As for people visiting blogs and saying nasty things.. I've been contemplating that kind of thing lately. I've noticed how easy it is, in our open, international, quick communication tool of the internet to have various people pop into an effort, and give their opinions. Not all opinions are delivered in a respectful manner. However, I think that it could be expected to see that people who train to fight may or may not be working on improving on their character. Some Dojo/Sensei have high expectations that demand humility, honor, respect, and compassion from their black belts based on that Style's Dojo Oaths, in addition to skill, and ability to fight. Other Instructors focus on an individual's ability to conquer their opponent, and are not concerned about whether the Black belt is filled with self-pride, disdain, and disgust at other styles, and violent aggression towards any challenge. In fact, they actually encourage this kind of behavior. Many Martial Arts movies have brought forth this Yin/Yang concept wherein One's ability to fight has to equal One's ability to withhold themselves from fighting, and have shown the painful, and disastrous fruits that happen when we cannot control our minds as well as we control our bodies. The messages offered to you by Anonymous could have been delivered in a way that acknowledged the value, and wisdom presented by your work, and offering various points of concern to consider. It has always been my experience that you, Colin, are quick to accept different viewpoints, and to see the value in constructive criticism.

So many people are against videos being placed on the internet concerning Martial Arts. Why? What threat is there to someone sharing what they are working with? In fact, with open eyes, and minds, we can see things in other's videos that we may find of value to ourselves. We might notice that this person uses a technique in a different way than we would have, and that option starts to click in our heads as possibilities. What would music be like if we did not share our songs? My children's world view has grown beyond what I used to have thanks to the internet. I grew up only knowing what I could experience in my local area, but my children? They are dancing to songs from Yugoslavia, and singing to songs from Japan, they are aware of what is happening in India, and have friends in New Zealand. I believe that the time is gone for us to live in our little personal circle of knowledge... hiding our secret knowledge from others so that we can have better or more than others as was done in the past. The positive action of placing such information as you have done on this forum, Colin, is how the realm of Martial Arts is going to grow for future generations.
Colin Wee said…
Thanks, Mir.

You're spot-on-the-money. One or two videos don't tell the whole story. Yes the kicks didn't hurt the boxers and placed them within pounding range. I myself would fight a very different fight in that circumstance.

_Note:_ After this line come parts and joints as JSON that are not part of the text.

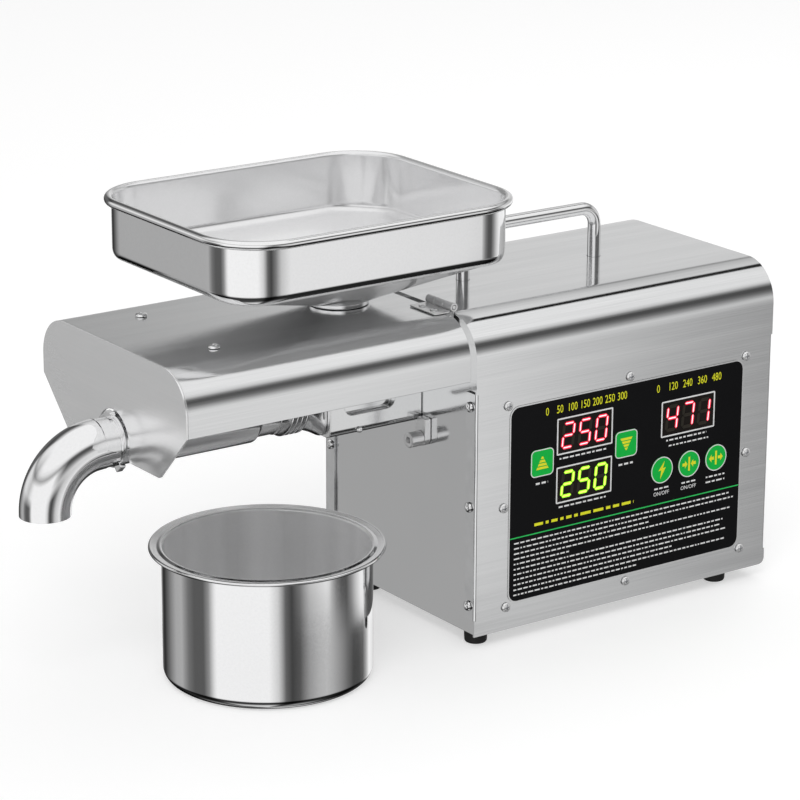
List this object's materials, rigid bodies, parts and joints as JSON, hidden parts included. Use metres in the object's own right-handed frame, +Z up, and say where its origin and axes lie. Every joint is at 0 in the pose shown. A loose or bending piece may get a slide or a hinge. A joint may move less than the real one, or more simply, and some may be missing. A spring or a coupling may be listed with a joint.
{
  "type": "screw oil press",
  "caption": "Bench-top screw press: feed tray over a heated barrel under a hinged hood, bent cake spout, oil cup, and a housing with motor, gears and key panel.",
  "frame": {"origin": "on the floor, under the middle of the whole machine's box", "axes": "+X from the spout to the motor end, -Y towards the control panel, +Z up"},
  "size_m": [0.4842, 0.19, 0.2705],
  "materials": {
    "brushed_steel": "brushed along the machine",
    "satin_steel": "satin, blurred reflections",
    "polished_steel": "mirror polished stainless",
    "chrome": "bright plated",
    "gear_steel": "machined steel",
    "cast_aluminium": "cast, bead blasted",
    "motor_paint": "semi-gloss black",
    "foot_rubber": "moulded rubber",
    "panel_black": "gloss black front film",
    "display_window": "dark window over lit digits",
    "green_key": "green keys",
    "circuit_board": "solder mask green",
    "black_plastic": "moulded black"
  },
  "bodies": {
    "housing": {"base_tray": "brushed_steel", "bearing_front": "gear_steel", "bearing_rear": "gear_steel", "cake_nozzle": "polished_steel", "carry_handle": "polished_steel", "control_board": "circuit_board", "control_panel": "panel_black", "current_display": "display_window", "drive_board": "circuit_board", "fan_frame": "black_plastic", "feed_block": "polished_steel", "foot_front_far": "foot_rubber", "foot_front_near": "foot_rubber", "foot_rear_far": "foot_rubber", "foot_rear_near": "foot_rubber", "front_plate": "satin_steel", "gearbox_case": "cast_aluminium", "gearbox_cover": "cast_aluminium", "handle_nut_front": "chrome", "handle_nut_rear": "chrome", "heater_sleeve": "polished_steel", "hinge_fixed_far": "polished_steel", "hinge_fixed_near": "polished_steel", "housing_cover": "brushed_steel", "latch_screw": "chrome", "motor_can": "motor_paint", "motor_end_cap": "cast_aluminium", "motor_magnets": "gear_steel", "panel_frame": "chrome", "power_inlet": "black_plastic", "press_barrel": "polished_steel", "rear_panel": "brushed_steel", "set_display": "display_window", "spout_collar": "polished_steel", "spout_elbow": "polished_steel", "switch_frame": "black_plastic", "timer_display": "display_window"},
    "hood": {"hood_shell": "brushed_steel", "hood_end_plate": "satin_steel", "hood_screw_near": "chrome", "hood_screw_far": "chrome", "hinge_leaf_near": "polished_steel", "hinge_leaf_far": "polished_steel"},
    "hopper": {"hopper_tray": "polished_steel", "hopper_neck": "polished_steel"},
    "oil_cup": {"oil_cup": "polished_steel"},
    "raise_button": {"raise_button": "green_key"},
    "lower_button": {"lower_button": "green_key"},
    "power_button": {"power_button": "green_key"},
    "press_button": {"press_button": "green_key"},
    "reverse_button": {"reverse_button": "green_key"},
    "power_rocker": {"power_rocker": "black_plastic"},
    "press_drive": {"press_screw": "gear_steel", "output_shaft": "gear_steel", "output_gear": "gear_steel"},
    "counter_gear": {"counter_gear": "gear_steel"},
    "motor_rotor": {"motor_rotor": "gear_steel", "motor_fan": "black_plastic"},
    "cooling_fan": {"fan_rotor": "black_plastic"},
    "block_latch": {"block_latch": "polished_steel"}
  },
  "joints": [
    {"name": "hood_hinge", "type": "hinge", "parent": "housing", "child": "hood", "pos_m": [0.01392, 0.01055, 0.2052], "axis": [0, 1, 0], "range_deg": [0, 95]},
    {"name": "hopper_lift", "type": "slide", "parent": "housing", "child": "hopper", "axis": [0, 0, 1], "range_m": [0, 0.3]},
    {"name": "cup_slide", "type": "slide", "parent": "housing", "child": "oil_cup", "axis": [0, -1, 0], "range_m": [0, 0.16]},
    {"name": "motor_spin", "type": "hinge", "parent": "housing", "child": "motor_rotor", "pos_m": [0.11392, 0.01595, 0.082], "axis": [1, 0, 0], "continuous": true},
    {"name": "counter_spin", "type": "hinge", "parent": "housing", "child": "counter_gear", "pos_m": [0.04392, 0.03755, 0.1108], "axis": [1, 0, 0], "continuous": true},
    {"name": "press_spin", "type": "hinge", "parent": "housing", "child": "press_drive", "pos_m": [0.01392, 0.01055, 0.1468], "axis": [1, 0, 0], "continuous": true},
    {"name": "fan_spin", "type": "hinge", "parent": "housing", "child": "cooling_fan", "pos_m": [0.22393, 0.01055, 0.128], "axis": [1, 0, 0], "continuous": true},
    {"name": "latch_swing", "type": "hinge", "parent": "housing", "child": "block_latch", "pos_m": [0.01392, -0.01645, 0.119], "axis": [1, 0, 0], "range_deg": [0, 90]},
    {"name": "rocker_tilt", "type": "hinge", "parent": "housing", "child": "power_rocker", "pos_m": [0.23592, -0.01945, 0.045], "axis": [0, -1, 0], "range_deg": [0, 24]},
    {"name": "raise_press", "type": "slide", "parent": "housing", "child": "raise_button", "axis": [0, 1, 0], "range_m": [0, 0.0006], "stiffness_N_per_m": 400, "springref_m": -0.0005},
    {"name": "lower_press", "type": "slide", "parent": "housing", "child": "lower_button", "axis": [0, 1, 0], "range_m": [0, 0.0006], "stiffness_N_per_m": 400, "springref_m": -0.0005},
    {"name": "power_press", "type": "slide", "parent": "housing", "child": "power_button", "axis": [0, 1, 0], "range_m": [0, 0.0006], "stiffness_N_per_m": 400, "springref_m": -0.0005},
    {"name": "press_press", "type": "slide", "parent": "housing", "child": "press_button", "axis": [0, 1, 0], "range_m": [0, 0.0006], "stiffness_N_per_m": 400, "springref_m": -0.0005},
    {"name": "reverse_press", "type": "slide", "parent": "housing", "child": "reverse_button", "axis": [0, 1, 0], "range_m": [0, 0.0006], "stiffness_N_per_m": 400, "springref_m": -0.0005}
  ],
  "couplings": [
    {"joint": "hopper_lift", "follows": "hood_hinge", "m_per_rad": 0.18},
    {"joint": "counter_spin", "follows": "motor_spin", "ratio": -0.25},
    {"joint": "press_spin", "follows": "motor_spin", "ratio": 0.0625}
  ]
}
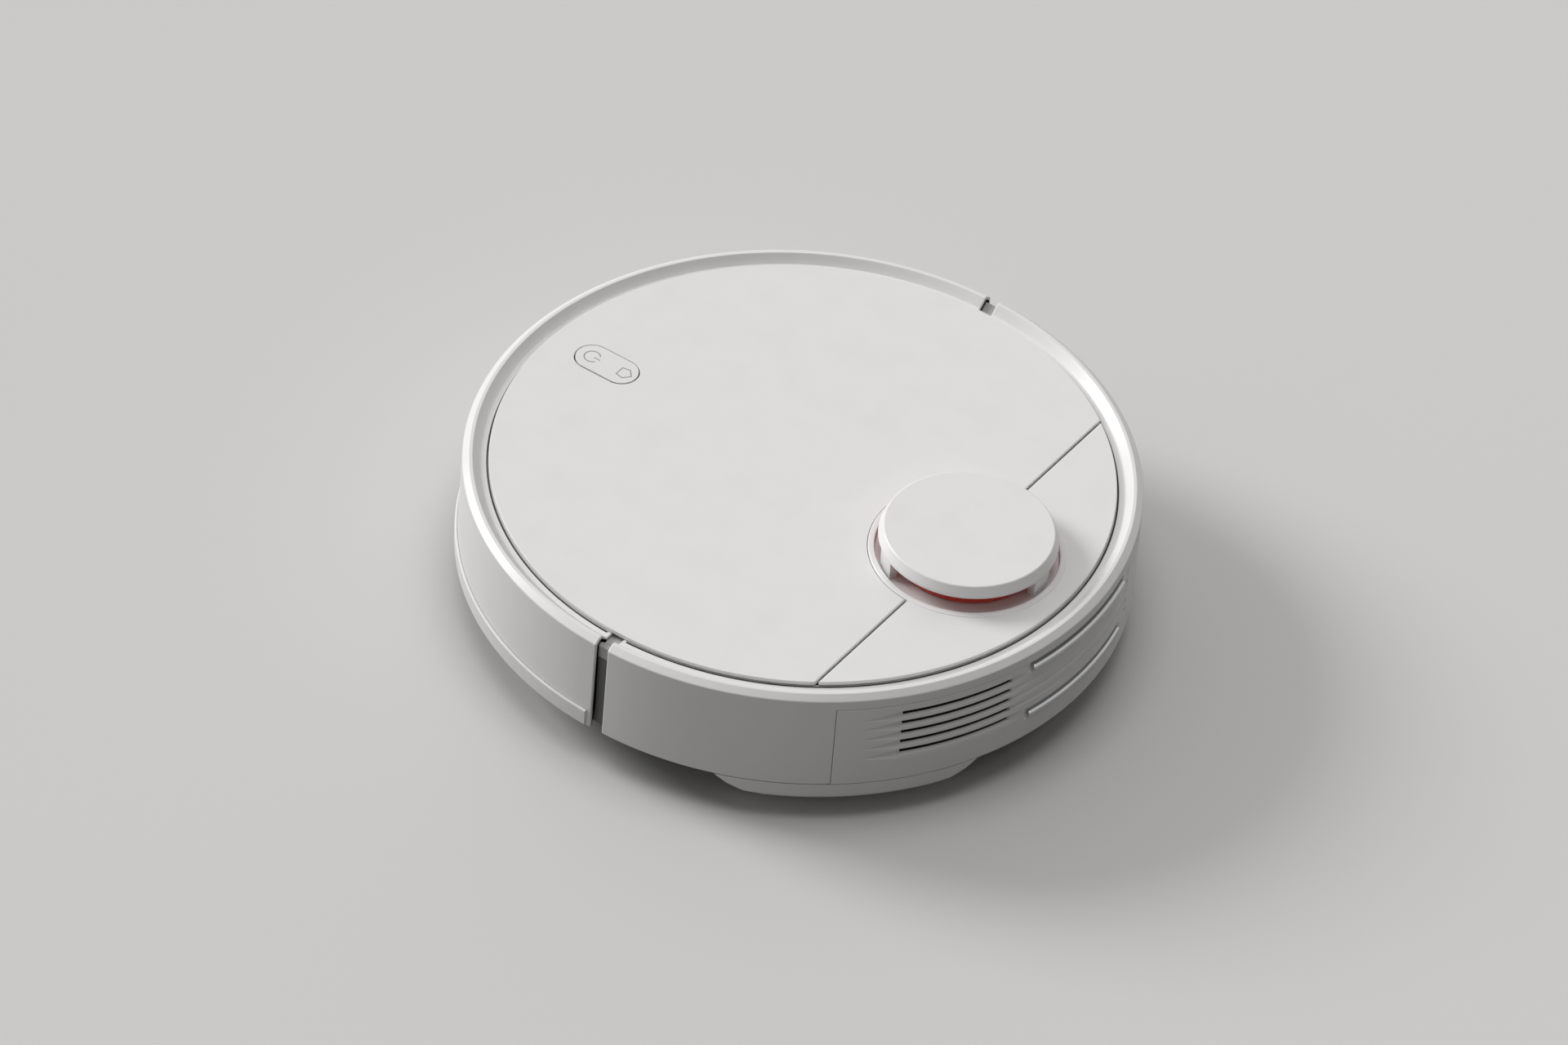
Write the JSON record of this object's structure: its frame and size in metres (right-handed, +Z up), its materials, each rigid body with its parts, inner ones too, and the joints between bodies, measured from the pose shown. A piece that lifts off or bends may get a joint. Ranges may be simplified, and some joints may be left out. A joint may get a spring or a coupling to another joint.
{
  "type": "robot vacuum",
  "caption": "Round robot vacuum with laser turret, hinged lid over a lift-out dust bin, spring bumper, drive wheels, brushes and a clip-on mop.",
  "frame": {"origin": "on the floor under the middle of the round body", "axes": "+X forward towards the bumper, +Y to the robot's left, +Z up"},
  "size_m": [0.35, 0.3498, 0.0945],
  "materials": {
    "base_chassis": "fine textured charcoal",
    "bay_liner": "fine textured charcoal",
    "rear_shell": "satin white",
    "rear_panel": "satin white",
    "charging_contacts": "polished nickel",
    "vent_mesh": "woven filter cloth",
    "rear_deck": "satin white",
    "top_frame": "textured light grey",
    "turret_tray": "satin white",
    "turret_cap": "satin white",
    "lds_base": "moulded black",
    "lds_motor": "drawn steel can",
    "lds_belt": "black rubber",
    "main_board": "solder-masked board",
    "button_board": "solder-masked board",
    "battery": "shrink-wrapped pack",
    "battery_cover": "textured charcoal",
    "fan_housing": "moulded black",
    "fan_motor": "drawn steel can",
    "brush_bearings": "moulded black",
    "brush_guard": "moulded orange",
    "brush_gearbox": "moulded black",
    "side_brush_gearbox": "moulded black",
    "hinge_pins": "ground steel",
    "cliff_windows": "dark infrared window",
    "base_screws": "black zinc",
    "bumper_springs": "spring wire",
    "wheel_spring": "spring wire",
    "lds_head": "orange red",
    "lds_lenses": "dark infrared window",
    "lds_pulley": "turned brass",
    "button_cap": "satin white",
    "fan_impeller": "moulded grey",
    "bin_shell": "smoke clear plastic",
    "bin_cover": "textured grey",
    "bin_filter": "pleated filter paper",
    "bin_flap": "soft rubber",
    "main_brush_core": "moulded grey",
    "main_brush_blades": "soft orange rubber",
    "main_brush_bristles": "nylon bristle",
    "side_brush_hub": "moulded dark grey",
    "side_brush_bristles": "nylon bristle",
    "wheel_arm": "moulded black",
    "tyre": "ribbed rubber",
    "wheel_hub": "moulded grey",
    "caster_fork": "moulded black",
    "caster_axle": "ground steel",
    "caster_wheel": "moulded grey",
    "bumper_shell": "satin white",
    "bumper_strip": "soft white rubber",
    "bumper_lever": "moulded natural nylon",
    "lid": "satin white",
    "mop_tank": "satin white",
    "tank_plug": "soft grey rubber",
    "mop_pad": "looped microfibre"
  },
  "bodies": {
    "chassis": {"base_chassis": "base_chassis", "bay_liner": "bay_liner", "rear_shell": "rear_shell", "rear_panel": "rear_panel", "charging_contacts": "charging_contacts", "vent_mesh": "vent_mesh", "rear_deck": "rear_deck", "top_frame": "top_frame", "turret_tray": "turret_tray", "turret_cap": "turret_cap", "lds_base": "lds_base", "lds_motor": "lds_motor", "lds_belt": "lds_belt", "main_board": "main_board", "button_board": "button_board", "battery": "battery", "battery_cover": "battery_cover", "fan_housing": "fan_housing", "fan_motor": "fan_motor", "brush_bearings": "brush_bearings", "brush_guard": "brush_guard", "brush_gearbox": "brush_gearbox", "side_brush_gearbox": "side_brush_gearbox", "hinge_pins": "hinge_pins", "cliff_windows": "cliff_windows", "base_screws": "base_screws", "bumper_springs": "bumper_springs", "wheel_spring_left": "wheel_spring", "wheel_spring_right": "wheel_spring"},
    "lidar_rotor": {"lds_head": "lds_head", "lds_lenses": "lds_lenses"},
    "lidar_pulley": {"lds_pulley": "lds_pulley"},
    "button": {"button_cap": "button_cap"},
    "fan": {"fan_impeller": "fan_impeller"},
    "bin": {"bin_shell": "bin_shell", "bin_cover": "bin_cover", "bin_filter": "bin_filter"},
    "inlet_flap": {"bin_flap": "bin_flap"},
    "main_brush": {"main_brush_core": "main_brush_core", "main_brush_blades": "main_brush_blades", "main_brush_bristles": "main_brush_bristles"},
    "side_brush": {"side_brush_hub": "side_brush_hub", "side_brush_bristles": "side_brush_bristles"},
    "arm_left": {"wheel_arm_left": "wheel_arm"},
    "arm_right": {"wheel_arm_right": "wheel_arm"},
    "wheel_left": {"tyre_left": "tyre", "wheel_hub_left": "wheel_hub"},
    "wheel_right": {"tyre_right": "tyre", "wheel_hub_right": "wheel_hub"},
    "caster": {"caster_fork": "caster_fork", "caster_axle": "caster_axle"},
    "caster_roller": {"caster_wheel": "caster_wheel"},
    "bumper": {"bumper_shell": "bumper_shell", "bumper_strip": "bumper_strip"},
    "lever_left": {"bumper_lever_left": "bumper_lever"},
    "lever_right": {"bumper_lever_right": "bumper_lever"},
    "lid": {"lid": "lid"},
    "mop": {"mop_tank": "mop_tank", "tank_plug": "tank_plug", "mop_pad": "mop_pad"}
  },
  "joints": [
    {"name": "lid_hinge", "type": "hinge", "parent": "chassis", "child": "lid", "pos_m": [-0.0956, 0, 0.0785], "axis": [0, -1, 0], "range_deg": [0, 80]},
    {"name": "bin_lift", "type": "slide", "parent": "chassis", "child": "bin", "axis": [0, 0, 1], "range_m": [0, 0.0645]},
    {"name": "inlet_flap_swing", "type": "hinge", "parent": "bin", "child": "inlet_flap", "pos_m": [0.0238, 0, 0.0462], "axis": [0, 1, 0], "range_deg": [0, 60]},
    {"name": "bumper_press", "type": "slide", "parent": "chassis", "child": "bumper", "axis": [-1, 0, 0], "range_m": [0, 0.004], "stiffness_N_per_m": 600, "springref_m": -0.003, "deforming": ["bumper_springs"]},
    {"name": "bumper_lever_left_turn", "type": "hinge", "parent": "chassis", "child": "lever_left", "pos_m": [0.1599, 0.0334, 0.044], "axis": [0, 0, -1], "range_deg": [0, 18]},
    {"name": "bumper_lever_right_turn", "type": "hinge", "parent": "chassis", "child": "lever_right", "pos_m": [0.1599, -0.0334, 0.044], "axis": [0, 0, 1], "range_deg": [0, 18]},
    {"name": "button_rock", "type": "hinge", "parent": "chassis", "child": "button", "pos_m": [0.124, 0, 0.076], "axis": [0, 1, 0], "range_deg": [-2.5, 2.5], "stiffness_Nm_per_rad": 0.7},
    {"name": "lidar_spin", "type": "hinge", "parent": "chassis", "child": "lidar_rotor", "pos_m": [-0.1, -0.001, 0.08], "axis": [0, 0, 1], "continuous": true},
    {"name": "lidar_pulley_spin", "type": "hinge", "parent": "chassis", "child": "lidar_pulley", "pos_m": [-0.078, -0.037, 0.07], "axis": [0, 0, 1], "continuous": true},
    {"name": "fan_spin", "type": "hinge", "parent": "chassis", "child": "fan", "pos_m": [-0.094, 0.052, 0.045], "axis": [0, 0, 1], "continuous": true},
    {"name": "main_brush_spin", "type": "hinge", "parent": "chassis", "child": "main_brush", "pos_m": [0.056, 0, 0.0235], "axis": [0, 1, 0], "continuous": true},
    {"name": "side_brush_spin", "type": "hinge", "parent": "chassis", "child": "side_brush", "pos_m": [0.12, -0.1, 0.012], "axis": [0, 0, 1], "continuous": true},
    {"name": "wheel_arm_left_droop", "type": "hinge", "parent": "chassis", "child": "arm_left", "pos_m": [-0.048, 0.09, 0.044], "axis": [0, 1, 0], "range_deg": [0, 30], "stiffness_Nm_per_rad": 0.25, "springref_deg": 57.3, "deforming": ["wheel_spring_left"]},
    {"name": "wheel_arm_right_droop", "type": "hinge", "parent": "chassis", "child": "arm_right", "pos_m": [-0.048, -0.09, 0.044], "axis": [0, 1, 0], "range_deg": [0, 30], "stiffness_Nm_per_rad": 0.25, "springref_deg": 57.3, "deforming": ["wheel_spring_right"]},
    {"name": "wheel_left_spin", "type": "hinge", "parent": "arm_left", "child": "wheel_left", "pos_m": [0, 0.11, 0.034], "axis": [0, 1, 0], "continuous": true},
    {"name": "wheel_right_spin", "type": "hinge", "parent": "arm_right", "child": "wheel_right", "pos_m": [0, -0.11, 0.034], "axis": [0, 1, 0], "continuous": true},
    {"name": "caster_swivel", "type": "hinge", "parent": "chassis", "child": "caster", "pos_m": [0.14, 0, 0.02], "axis": [0, 0, 1], "continuous": true},
    {"name": "caster_roll", "type": "hinge", "parent": "caster", "child": "caster_roller", "pos_m": [0.134, 0, 0.012], "axis": [0, 1, 0], "continuous": true},
    {"name": "mop_release", "type": "slide", "parent": "chassis", "child": "mop", "axis": [-1, 0, 0], "range_m": [0, 0.12]}
  ],
  "couplings": [
    {"joint": "bin_lift", "follows": "lid_hinge", "m_per_rad": 0.046},
    {"joint": "bumper_lever_left_turn", "follows": "bumper_press", "rad_per_m": 74.6},
    {"joint": "bumper_lever_right_turn", "follows": "bumper_press", "rad_per_m": 74.6},
    {"joint": "lidar_pulley_spin", "follows": "lidar_spin", "ratio": 9.6667}
  ]
}
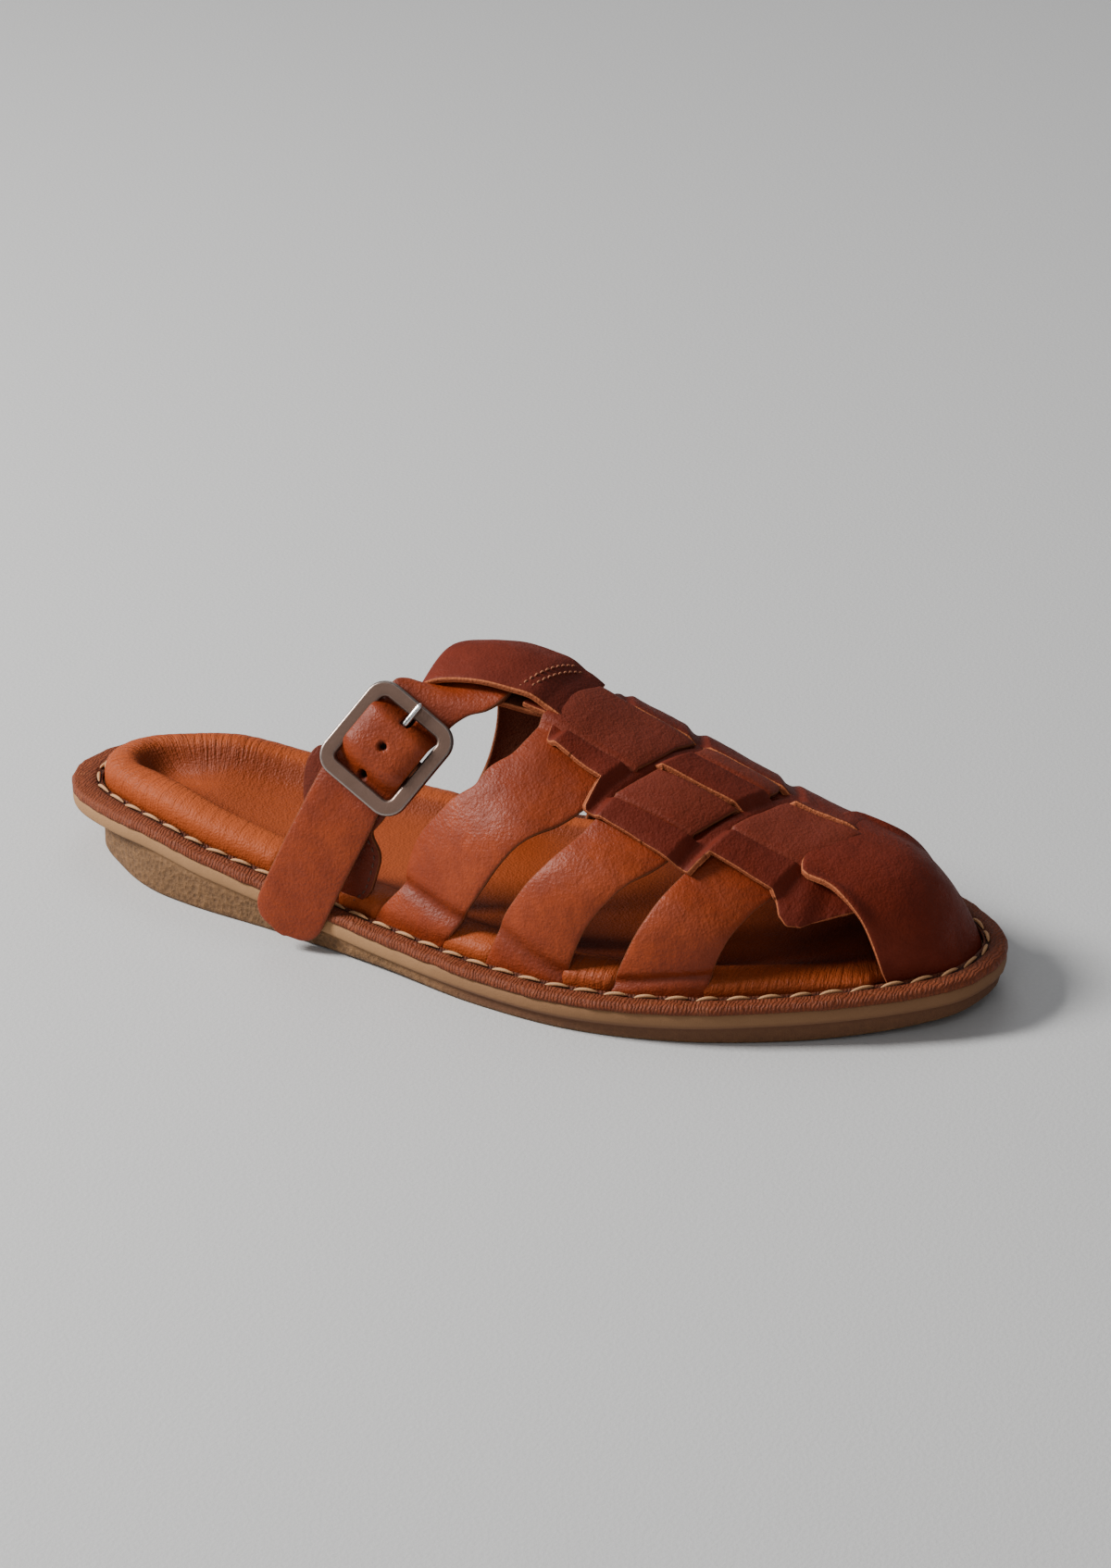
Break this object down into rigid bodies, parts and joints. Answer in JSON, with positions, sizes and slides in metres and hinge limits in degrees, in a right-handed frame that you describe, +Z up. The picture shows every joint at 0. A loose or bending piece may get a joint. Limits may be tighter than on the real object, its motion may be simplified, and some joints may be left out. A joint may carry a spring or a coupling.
{
  "type": "fisherman sandal",
  "caption": "Backless fisherman sandal for the right foot: woven leather straps and toe cap, buckled instep strap, padded footbed, stitched crepe rubber sole.",
  "frame": {"origin": "middle of the box's underside, on the floor under the sole", "axes": "+Z up, +Y towards the heel, -Y towards the toe, -X towards the outer side of the right foot"},
  "size_m": [0.1056, 0.265, 0.0756],
  "materials": {
    "rubber": "matt, crepe textured at the heel",
    "strip": "matt, finely grained",
    "footbed": "matt",
    "upper": "waxed, semi-gloss",
    "strap": "waxed, semi-gloss",
    "buckle": "satin gunmetal plating",
    "prong": "polished nickel plating"
  },
  "bodies": {
    "root": {"outsole": "rubber", "welt_strip": "strip", "footbed": "footbed", "upper": "upper", "instep_strap": "strap", "buckle_strap": "strap", "buckle_frame": "buckle", "buckle_prong": "prong"}
  },
  "joints": []
}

As for me taking criticism on board - I appreciate your compliment. Life is too short not to draw value from any exchange.

In defence of Anonymous, he wasn't as rude or as irritating as I know some web warriors can be. He knew what he was talking about, and I appreciated him putting in effort to say what he needed to say. Doesn't matter if he chooses anonymity - on one level he's correct. Wisdom and courtesy however leave somewhat to be desired.